2. North and Weingast famously argued that the Glorious Revolution established a strong but limited government, paving the way for the Industrial Revolution. Johnson and Koyama point readers to a long list of challenges to North-Weingast:
North and Weingast (1989) saw 1688 as making a constitutional watermark leading to the better protection of property rights and the rule of law. Subsequent research has overturned many aspects of this thesis. In the century and a half following 1688, rules and laws did become more general. But the process was saw numerous setbacks. Although as Brewer (1988) documented, the excise was modernized and bureaucratized in the period following 1688, the rest of the British state remained patrimonial in organization and modernization was a slow and gradual process–an open examination for entrance into the civil service was only introduced in 1870. In the sphere of business organization, the ability to form joint-stock companies was severely limited by the Bubble Act of 1720 and incorporation laws only began to be liberalized in the 1820s with the full legalization of joint-stock companies waiting until 1844 (Harris, 2000).
3. What’s up with China?
[R]ecent scholarship has established that taxes in China were low (Ma, 2011, 2012, 2013; Rosenthal and Wong, 2011; Sng, 2014; Vries, 2015; Ma and Rubin, 2016). This had positive effects as the policies of the Qing state did not impede the effectiveness of the market in goods and services (Pomeranz, 2000; Shiue and Keller, 2007; Li et al., 2013). However, many aspects of the effectiveness of the Chinese state in the early modern period remain subject to debate. It is a matter of some contention whether or not the low taxes collected by the Chinese state reflected low fiscal capacity or a reliance on Confucian ideology. Kent Deng refers to ‘under governance’ in terms of the reigning political ideology observing that ‘[h]]eavy taxation remained politically taboo’ (Deng, 2015, p. 328). Rosenthal and Wong (2011) write that the ‘Chinese logic for successful state maintenance … emphasized light taxation and generally tried to avoid interfering with commerce’ (174). Sng (2014), on the other hand, compellingly argues that the low amounts of tax revenue collected by the central government in Qing China reflect the fragile political equilibrium that the Qing rulers faced in governing such a large empire using premodern technology. The Qing state relied on a land tax based on a fixed amount due each year based on the value of land. The collection of this tax gave a large amount of discretion to the local officials who extracted bribes or otherwise manipulated the process for their own benefit. Sng (2014) develops a formal model which predicts that where the principal-agent problem facing the ruler was more severe, the weaker was the ruler’s ability to tax. Consistent with this model, he presents evidence that taxes were significantly lower in areas further from the capital and that they declined significantly from the mid-eighteenth century onwards. Vries (2015) similarly interprets the low taxes collected by the Qing state as reflective of a low-state capacity political equilibrium.

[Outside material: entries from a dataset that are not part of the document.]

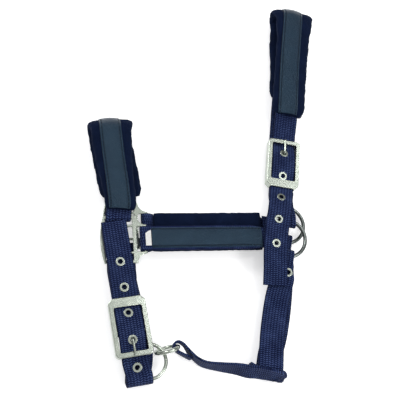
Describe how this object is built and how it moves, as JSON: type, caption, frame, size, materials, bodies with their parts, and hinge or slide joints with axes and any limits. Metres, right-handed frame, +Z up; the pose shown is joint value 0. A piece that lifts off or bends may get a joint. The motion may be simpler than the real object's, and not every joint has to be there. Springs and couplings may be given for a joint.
{
  "type": "headcollar",
  "caption": "Horse headcollar of padded webbing with leather-look strips, lying flat: noseband, cheeks, buckled crown and chin straps, throat strap and rings.",
  "frame": {"origin": "centre of the bounding box at the table", "axes": "+Y from the chin strap to the poll pad, +X from the noseband to the cheek rings, +Z up from the table"},
  "size_m": [0.2688, 0.4226, 0.0379],
  "materials": {
    "webbing": "matte ribbed nylon webbing",
    "plush": "soft plush",
    "leather": "satin, fine grain",
    "nickel": "satin nickel",
    "ring_wire": "polished wire",
    "label": "woven, blank"
  },
  "bodies": {
    "headcollar": {"chin_buckle_frame": "nickel", "chin_chape": "webbing", "chin_eyelets": "nickel", "chin_strap": "webbing", "connector_strap": "webbing", "crown_buckle_frame": "nickel", "crown_chape": "webbing", "crown_eyelets": "nickel", "crown_strap": "webbing", "far_cheek_leather": "leather", "far_cheek_pad": "plush", "far_cheek_webbing": "webbing", "far_halter_square": "nickel", "label_tab": "label", "near_cheek_leather": "leather", "near_cheek_pad": "plush", "near_cheek_webbing": "webbing", "near_halter_square": "nickel", "nose_leather": "leather", "nose_pad": "plush", "nose_strap": "webbing", "poll_leather": "leather", "poll_pad": "plush", "throat_eyelet": "nickel", "throat_strap": "webbing"},
    "crown_tongue": {"crown_buckle_tongue": "nickel"},
    "chin_tongue": {"chin_buckle_tongue": "nickel"},
    "near_ring": {"near_cheek_ring": "ring_wire"},
    "far_ring": {"far_cheek_ring": "ring_wire"},
    "lead_ring": {"lead_ring": "ring_wire"},
    "connector_ring": {"connector_ring": "ring_wire"}
  },
  "joints": [
    {"name": "crown_tongue_lift", "type": "hinge", "parent": "headcollar", "child": "crown_tongue", "pos_m": [0.07614, 0.02037, 0.01094], "axis": [0.9848, -0.1736, 0], "range_deg": [0, 5]},
    {"name": "chin_tongue_lift", "type": "hinge", "parent": "headcollar", "child": "chin_tongue", "pos_m": [-0.09806, -0.15743, 0.01794], "axis": [-0.9936, -0.1132, 0], "range_deg": [0, 5]},
    {"name": "near_ring_turn", "type": "hinge", "parent": "headcollar", "child": "near_ring", "pos_m": [0.06914, -0.06663, 0.01444], "axis": [0, 0, 1], "continuous": true},
    {"name": "far_ring_turn", "type": "hinge", "parent": "headcollar", "child": "far_ring", "pos_m": [0.07314, -0.04863, 0.00454], "axis": [0, 0, 1], "continuous": true},
    {"name": "lead_ring_turn", "type": "hinge", "parent": "headcollar", "child": "lead_ring", "pos_m": [-0.08086, -0.18463, 0.00834], "axis": [0, 0, 1], "continuous": true},
    {"name": "connector_ring_turn", "type": "hinge", "parent": "headcollar", "child": "connector_ring", "pos_m": [-0.06356, -0.17513, 0.01254], "axis": [-0.2339, 0.9255, 0.2978], "continuous": true}
  ]
}
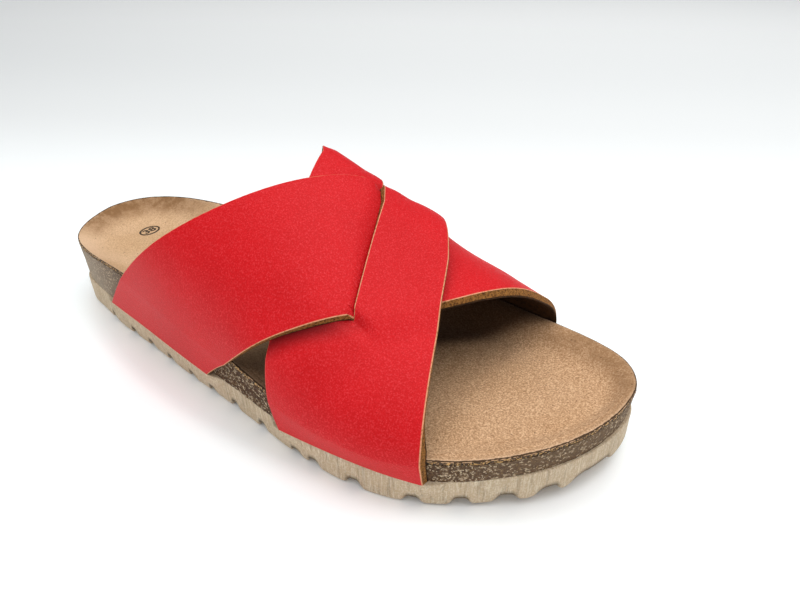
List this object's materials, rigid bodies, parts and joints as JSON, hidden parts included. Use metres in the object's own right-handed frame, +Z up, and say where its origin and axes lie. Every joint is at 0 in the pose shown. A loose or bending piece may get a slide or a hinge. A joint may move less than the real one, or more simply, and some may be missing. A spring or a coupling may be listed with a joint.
{
  "type": "sandal",
  "caption": "Slide sandal with crossed leather straps over an open toe and heel, a contoured suede footbed, a cork midsole and a foam outsole with a wavy tread.",
  "frame": {"origin": "on the floor, under the middle of the sandal's outer size", "axes": "+X to the toe, +Y to the inner side of the foot, +Z up"},
  "size_m": [0.2522, 0.0998, 0.0866],
  "materials": {
    "foam": "matt cream foam rubber with fine vertical sanding marks",
    "cork": "sanded dark cork with pale specks",
    "suede": "tan suede, soft and matt",
    "strap_leather": "fine grained red leather, satin, with raw tan cut edges"
  },
  "bodies": {
    "root": {"outsole": "foam", "cork_midsole": "cork", "footbed": "suede", "upper": "strap_leather"}
  },
  "joints": []
}
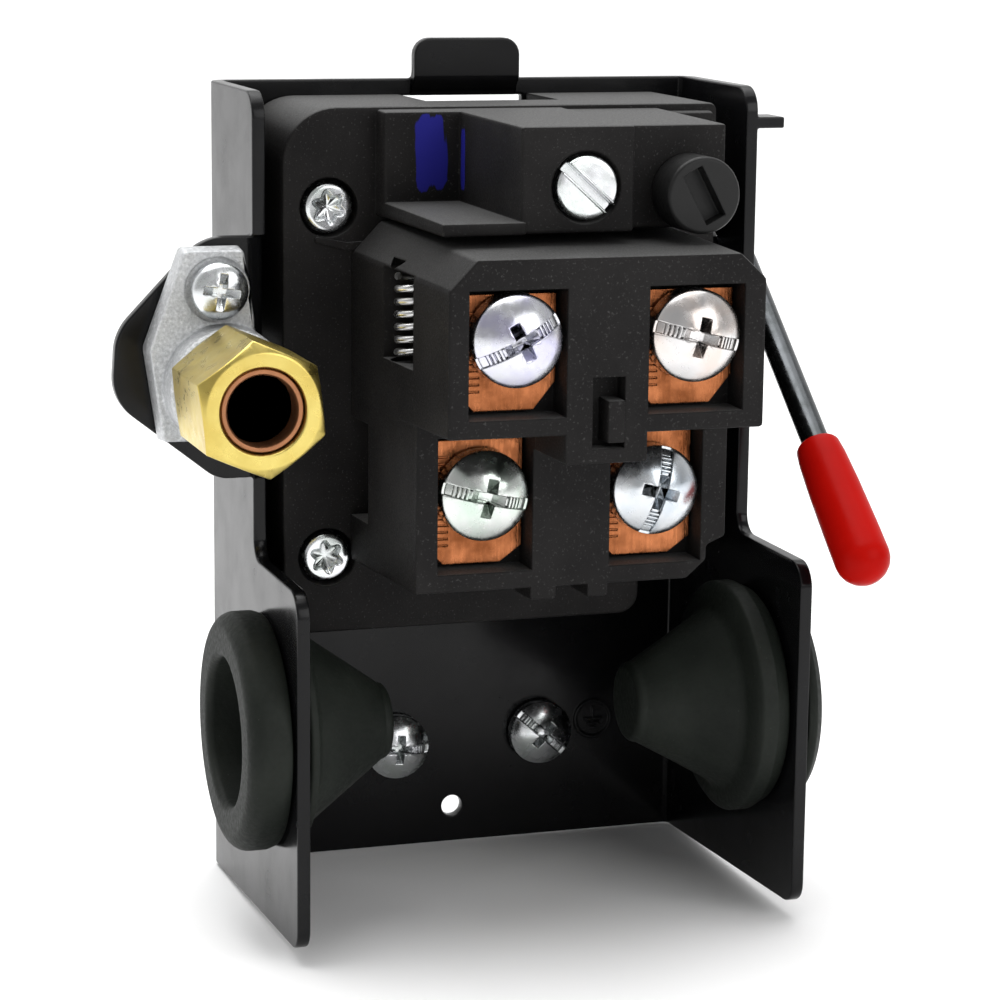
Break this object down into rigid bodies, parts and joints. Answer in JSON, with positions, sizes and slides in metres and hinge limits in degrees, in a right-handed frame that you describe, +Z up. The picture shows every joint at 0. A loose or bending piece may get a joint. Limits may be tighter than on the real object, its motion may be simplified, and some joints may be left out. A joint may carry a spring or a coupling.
{
  "type": "compressor pressure switch",
  "caption": "Diaphragm pressure switch with its cover off: screw terminals in a moulded block on a bent steel frame, unloader valve, manual lever and rubber conduit grommets.",
  "frame": {"origin": "centre of the pressure port's flat face, at the back", "axes": "+Z up along the height of the back plate, +X to the right seen from the terminals, +Y out of the port at the back"},
  "size_m": [0.0817, 0.0748, 0.0989],
  "materials": {
    "black_steel": "gloss",
    "phenolic": "matt, moulded grain",
    "black_plastic": "satin",
    "copper": "rolled copper alloy",
    "brass": "machined",
    "bronze": "dull bronze",
    "plated_steel": "bright zinc plate",
    "die_cast": "as-cast zinc",
    "rubber": "matt",
    "red_vinyl": "gloss dip",
    "spring_steel": "drawn wire"
  },
  "bodies": {
    "switch_body": {"frame": "black_steel", "base_housing": "phenolic", "contact_block": "phenolic", "terminal_plate_motor_left": "copper", "terminal_plate_motor_right": "copper", "terminal_plate_line_left": "copper", "terminal_plate_line_right": "copper", "body_screw_upper_left": "plated_steel", "body_screw_upper_right": "plated_steel", "body_screw_lower_left": "plated_steel", "body_screw_lower_right": "plated_steel", "range_spring": "spring_steel", "diaphragm_flange": "die_cast", "diaphragm": "rubber", "rocker_pin": "spring_steel", "contact_spring_left": "spring_steel", "contact_spring_right": "spring_steel", "trip_spring": "spring_steel", "unloader_body": "die_cast", "unloader_sleeve": "bronze", "unloader_spring": "spring_steel", "unloader_screw": "plated_steel", "grommet_left": "rubber", "grommet_right": "rubber"},
    "rocker_body": {"rocker": "plated_steel"},
    "plunger_body": {"plunger": "die_cast"},
    "carrier_body": {"contact_carrier": "phenolic", "contact_bridge_left": "copper", "contact_bridge_right": "copper"},
    "unloader_pin_body": {"unloader_pin": "plated_steel"},
    "lever_body": {"lever_rod": "plated_steel", "lever_cap": "red_vinyl", "lever_cam": "black_plastic"},
    "range_screw_body": {"range_screw": "plated_steel"},
    "range_nut_body": {"range_nut": "plated_steel"},
    "knob_body": {"differential_knob": "black_plastic"},
    "motor_left_screw": {"terminal_screw_motor_left": "plated_steel"},
    "motor_right_screw": {"terminal_screw_motor_right": "plated_steel"},
    "line_left_screw": {"terminal_screw_line_left": "plated_steel"},
    "line_right_screw": {"terminal_screw_line_right": "plated_steel"},
    "ground_screw_1_body": {"ground_screw_1": "plated_steel"},
    "ground_screw_2_body": {"ground_screw_2": "plated_steel"},
    "tube_nut": {"unloader_nut": "brass"}
  },
  "joints": [
    {"name": "rocker_hinge", "type": "hinge", "parent": "switch_body", "child": "rocker_body", "pos_m": [0, -0.029, -0.0153], "axis": [1, 0, 0], "range_deg": [0, 6], "stiffness_Nm_per_rad": 0.5, "deforming": ["range_spring"]},
    {"name": "plunger_slide", "type": "slide", "parent": "switch_body", "child": "plunger_body", "axis": [0, -1, 0], "range_m": [0, 0.0016]},
    {"name": "carrier_slide", "type": "slide", "parent": "switch_body", "child": "carrier_body", "axis": [0, -1, 0], "range_m": [0, 0.0017], "deforming": ["contact_spring_left", "contact_spring_right"]},
    {"name": "unloader_pin_slide", "type": "slide", "parent": "switch_body", "child": "unloader_pin_body", "axis": [0, -1, 0], "range_m": [0, 0.0018], "deforming": ["unloader_spring"]},
    {"name": "lever_hinge", "type": "hinge", "parent": "switch_body", "child": "lever_body", "pos_m": [0.032, -0.031, 0.0129], "axis": [-1, 0, 0], "range_deg": [0, 90]},
    {"name": "range_screw_turn", "type": "hinge", "parent": "switch_body", "child": "range_screw_body", "pos_m": [0.0005, -0.0633, 0.024], "axis": [0, -1, 0], "range_deg": [0, 1080]},
    {"name": "range_nut_slide", "type": "slide", "parent": "switch_body", "child": "range_nut_body", "axis": [0, 1, 0], "range_m": [0, 0.0024]},
    {"name": "differential_knob_turn", "type": "hinge", "parent": "switch_body", "child": "knob_body", "pos_m": [0.013, -0.0618, 0.0231], "axis": [0, 1, 0], "range_deg": [0, 330]},
    {"name": "motor_left_screw_turn", "type": "hinge", "parent": "switch_body", "child": "motor_left_screw", "pos_m": [-0.0097, -0.0705, 0.0091], "axis": [0, -1, 0], "continuous": true},
    {"name": "motor_right_screw_turn", "type": "hinge", "parent": "switch_body", "child": "motor_right_screw", "pos_m": [0.0101, -0.0705, 0.009], "axis": [0, -1, 0], "continuous": true},
    {"name": "line_left_screw_turn", "type": "hinge", "parent": "switch_body", "child": "line_left_screw", "pos_m": [-0.0097, -0.06, -0.0092], "axis": [0, -1, 0], "continuous": true},
    {"name": "line_right_screw_turn", "type": "hinge", "parent": "switch_body", "child": "line_right_screw", "pos_m": [0.0099, -0.06, -0.0095], "axis": [0, -1, 0], "continuous": true},
    {"name": "ground_screw_1_turn", "type": "hinge", "parent": "switch_body", "child": "ground_screw_1_body", "pos_m": [-0.0075, -0.0208, -0.0482], "axis": [0, -1, 0], "continuous": true},
    {"name": "ground_screw_2_turn", "type": "hinge", "parent": "switch_body", "child": "ground_screw_2_body", "pos_m": [0.011, -0.0208, -0.0477], "axis": [0, -1, 0], "continuous": true},
    {"name": "tube_nut_turn", "type": "hinge", "parent": "switch_body", "child": "tube_nut", "pos_m": [-0.0341, -0.0513, 0.001], "axis": [0, -1, 0], "continuous": true}
  ],
  "couplings": [
    {"joint": "plunger_slide", "follows": "rocker_hinge", "m_per_rad": 0.0145},
    {"joint": "carrier_slide", "follows": "rocker_hinge", "m_per_rad": 0.015},
    {"joint": "unloader_pin_slide", "follows": "rocker_hinge", "m_per_rad": 0.0163},
    {"joint": "range_screw_turn", "follows": "range_nut_slide", "rad_per_m": 7850}
  ]
}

4. Here’s a seemingly unobjectionable comment on China versus Japan.
Japan also ceased to face geopolitical competition after pacification at the end of the sixteenth century and as a result there was little incentive to build a fiscal-military state during the early modern period. However, unlike China, Japan was able to centralized its governing institutions and invest in fiscal capacity once it awoke to the threat posed by the West in the mid-nineteenth century.

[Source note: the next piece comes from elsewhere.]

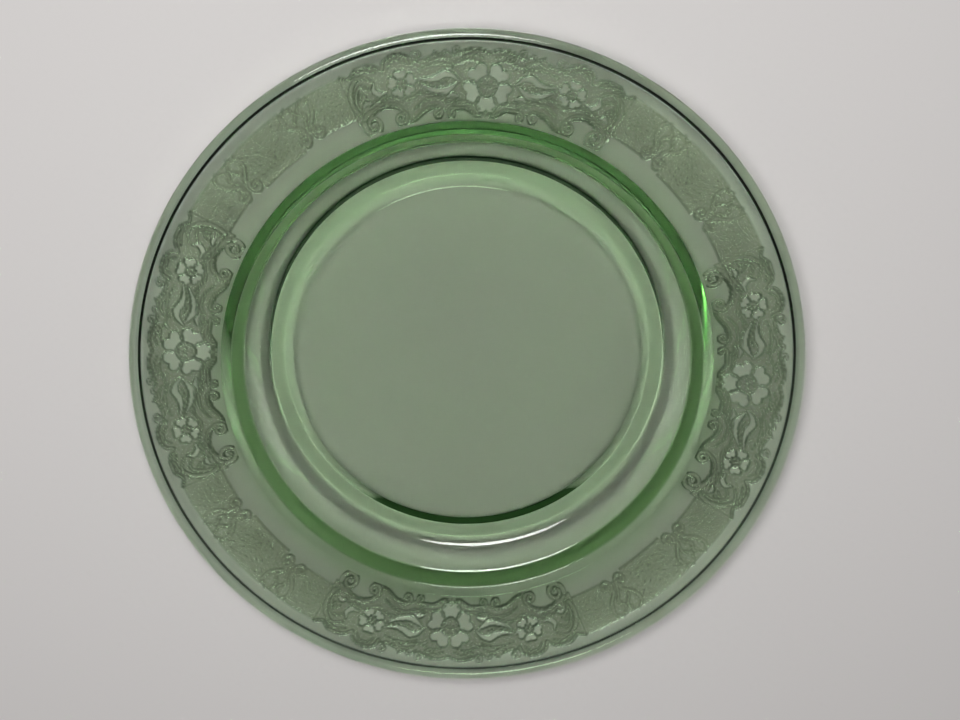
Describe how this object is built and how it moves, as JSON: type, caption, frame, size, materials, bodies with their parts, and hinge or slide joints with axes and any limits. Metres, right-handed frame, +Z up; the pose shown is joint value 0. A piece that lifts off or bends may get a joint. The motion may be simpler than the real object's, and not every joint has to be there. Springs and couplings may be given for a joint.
{
  "type": "uranium glass plate",
  "caption": "Round pressed-glass plate with a wide flat rim, a well with a stepped wall and a low foot ring to stand on.",
  "frame": {"origin": "centre of the foot ring's resting plane", "axes": "+Z up along the plate's axis of revolution; +Y towards the rim's top as the plate is pictured standing up, +X to its right"},
  "size_m": [0.2032, 0.2032, 0.021],
  "materials": {
    "green_glass": "clear pale yellow-green pressed glass, fire polished, with a frosted low relief on the rim's underside"
  },
  "bodies": {
    "root": {"plate": "green_glass"}
  },
  "joints": []
}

What’s the problem? Sleight of hand, again. The fact that Japan “centralized its governing institutions and invested in fiscal capacity” shows that Japan was able to do so. But it does not show that China was unable to do so – merely that it did not. Organizations fail to do all sorts of things of which they are capable.

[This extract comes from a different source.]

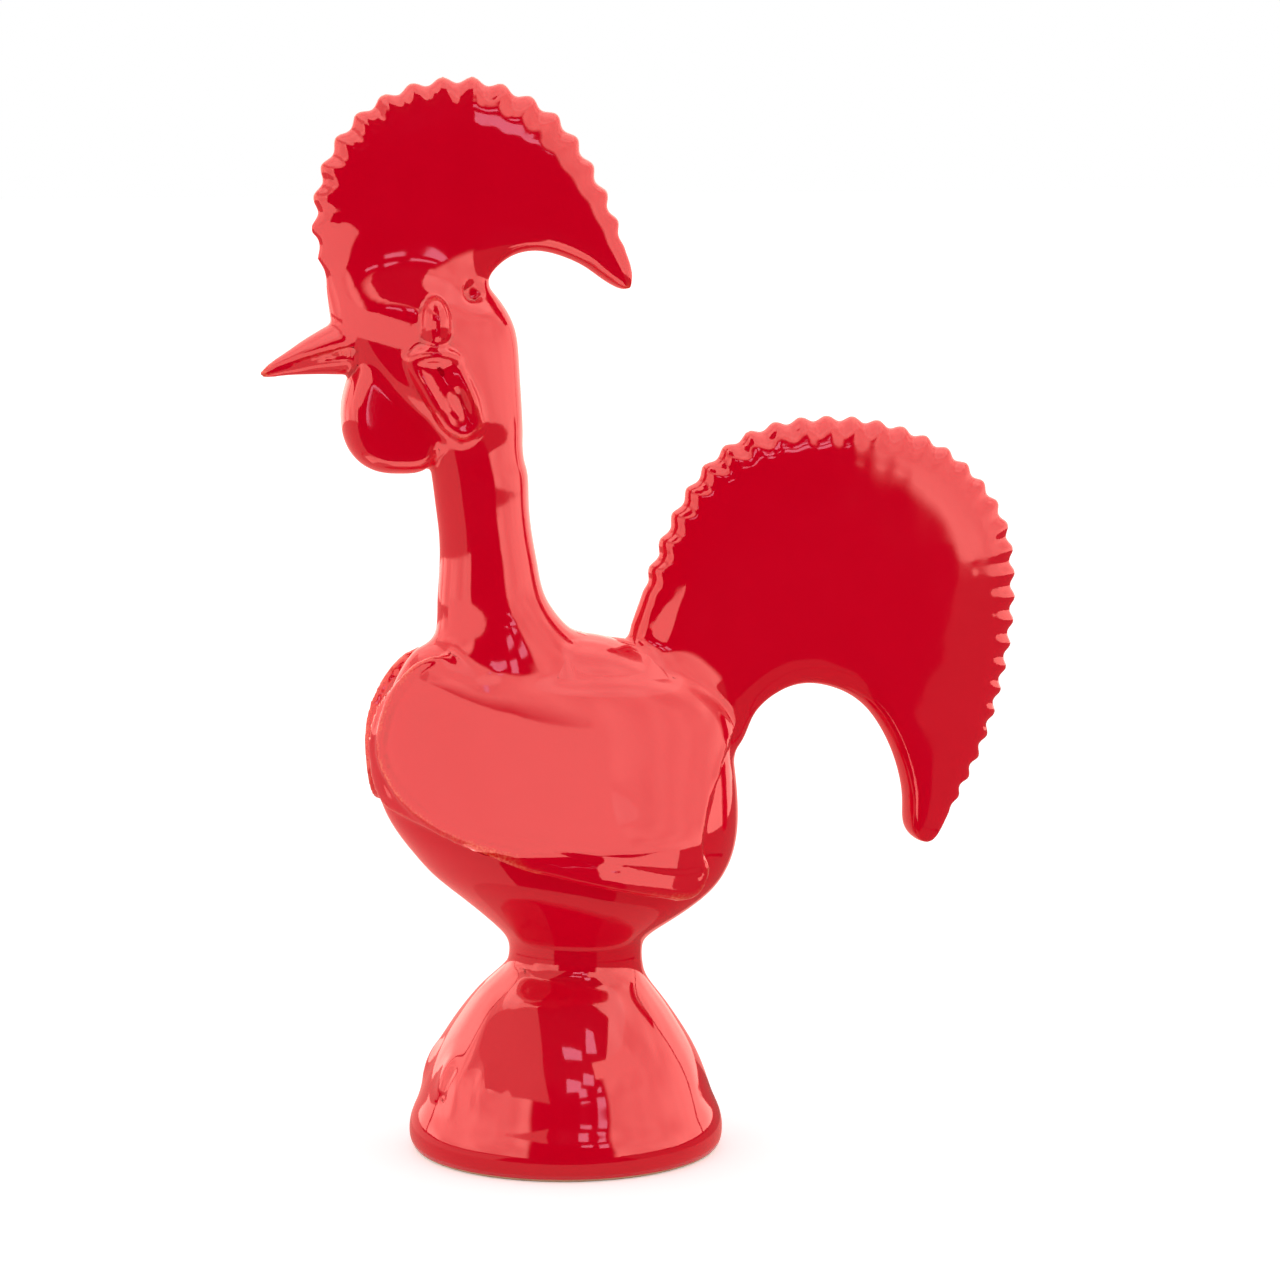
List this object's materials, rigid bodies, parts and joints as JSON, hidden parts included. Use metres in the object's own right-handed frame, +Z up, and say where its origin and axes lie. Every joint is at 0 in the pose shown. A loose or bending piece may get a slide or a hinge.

P.S. Bardhan’s “State and Development” (Journal of Economic Literature, 2015) is a good complement to Johnson and Koyama. Most notably, they question even more of the North-Weingast narrative:
Historically, however, England has indeed been a successful case where political centralization and pluralism have fit together. But, contrary to North, Weingast, Acemoglu, and Robinson, economic historians like Epstein (2000), Clark (2007), and Allen (2009) have expressed doubts if the economic success of England can be mostly attributed to the constitutional changes that came with the Glorious Revolution. Even some of the more recent defenders of North and Weingast, like Cox (2012) and Pincus and Robinson (2011), agree that neither cost of capital nor enforcement of property rights improved significantly after that Revolution, even though it represents an important constitutional watershed (Cox) or an institutional change shifting the balance of power from the king to the new manufacturing classes (Pincus and Robinson).